IF SOME PLAYS HOLD UP magnificently over time, others can seem to collapse. Based on what’s playing at the American Airlines Theatre, the question is almost less why Cyrano de Bergerac is still being performed after 100-odd years but more whether it was any good in the first place.
It must have been, right? Why else would it have such a long life? (And how else could it have inspired Steve Martin’s 1987 masterpiece, Roxanne?) But the Roundabout Theatre Company production that opened last week, despite yeoman’s work from its leading players, is an interminable (nearly three hours), incoherent (literally, as in it’s difficult to understand what the actors are saying) snooze.
Cyrano is the tale of a French nobleman endowed with an enormous wit and an even larger nose. Too proboscisally prominent to even consider wooing his beloved cousin Roxanne, he instead supplies the words for a handsome but dim young soldier, Christian, to successfully court her. The soldier dies in battle; Roxanne, heartbroken, retreats to a convent, Cyrano visits her religiously, and only on his death does she realize he was the man she’d really loved all along.

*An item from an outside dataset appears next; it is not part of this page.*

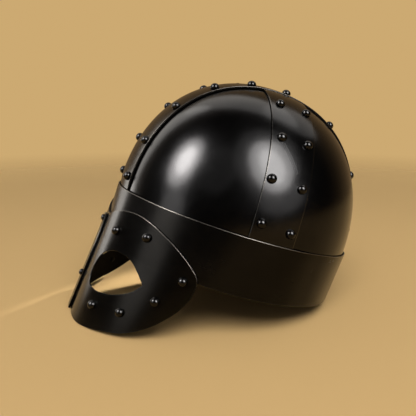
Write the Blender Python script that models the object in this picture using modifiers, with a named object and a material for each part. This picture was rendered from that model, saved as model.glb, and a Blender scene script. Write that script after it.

This is a sweet, simple, sad story that is unfortunately encumbered by never-ending subplots and digressions. It is remarkable that it is a full hour into the play before it ever occurs to anyone that Cyrano could ghostwrite for Christian. It is remarkable that the new translation, by Ranjit Bolt, purports to be in verse but is instead a collection of frequently rhyming, unmetered lines. It is remarkable that director Jamie Lloyd has staged a production so difficult to understand. (On the other hand, think how long this would run if the actors spoke slowly enough to be deciphered!) And it is remarkable that the handsome young swain Christian is played by Kyle Soller, who has a hell of a jawline in his Playbill headshot but on stage is just, well, pleasant-looking.
Credit where it’s due: Douglas Hodge is hammily endearing and touchingly insecure as the blustering, self-pitying Cyrano. Patrick Page, safely freed from his Green Goblin flying apparatus, is droll and dulcet as the evil Comte de Guiche, plotting to take Roxanne for himself. And Clémence Poésy makes a lovely, winsome Roxanne. They’re fun to watch.
But mostly they made me wish I was at home with Netflix and Steve Martin.